If you recognize one of those two qualities in yourself, you better off leave a professional trader to manage your positions.
Who Should Refrain from Opening a Managed Forex Account?
As appealing as it seems to have someone else making decisions for you, managed Forex accounts are not for everyone. Carefully read the points below and refrain from setting up a managed account if you cover one or more of them.
- People who have insufficient capital. As we already explained, managed accounts are associated with higher costs. You have to pay a commission to the person who trades on your behalf, not to mention minimum deposits here are significantly larger than those for standard Forex accounts.
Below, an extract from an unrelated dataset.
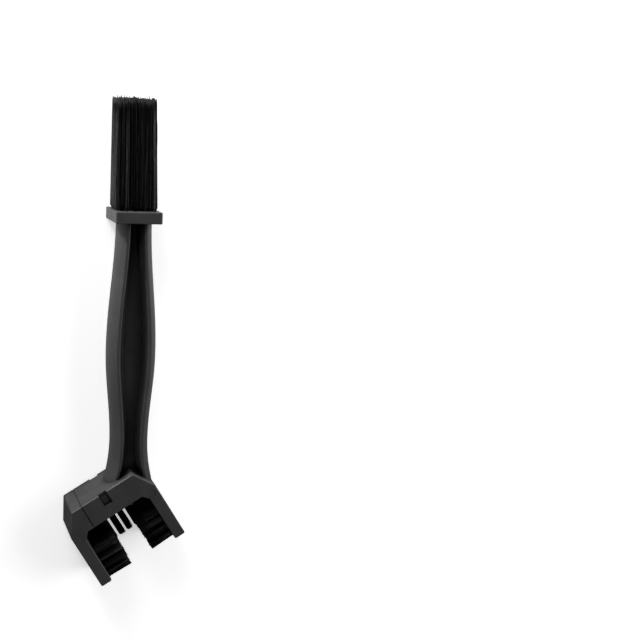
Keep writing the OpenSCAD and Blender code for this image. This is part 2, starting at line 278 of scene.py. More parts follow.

- People who insist on retaining full control over their trades. While it is always possible to instruct your manager what signals and strategies they should follow, managed account holders typically have little control over their trading activities.
- People who are unwilling to go through the process of setting up a managed account. We already talked about how one needs to sign an LPOA agreement with a manager before they can open this type of account. In essence, this is a legal document that serves as proof the manager is authorized by the account holder to trade on their behalf. This might be quite a time-consuming process.
- People who lack enough time to conduct proper research on different account managers. With such a broad choice of managers, it is highly recommended for one to check and compare the track records and performance of as many professionals as possible before they make a pick. Otherwise, you risk ending up with a person with a high maximum drawdown and insufficient enough experience. This would ultimately cost you money.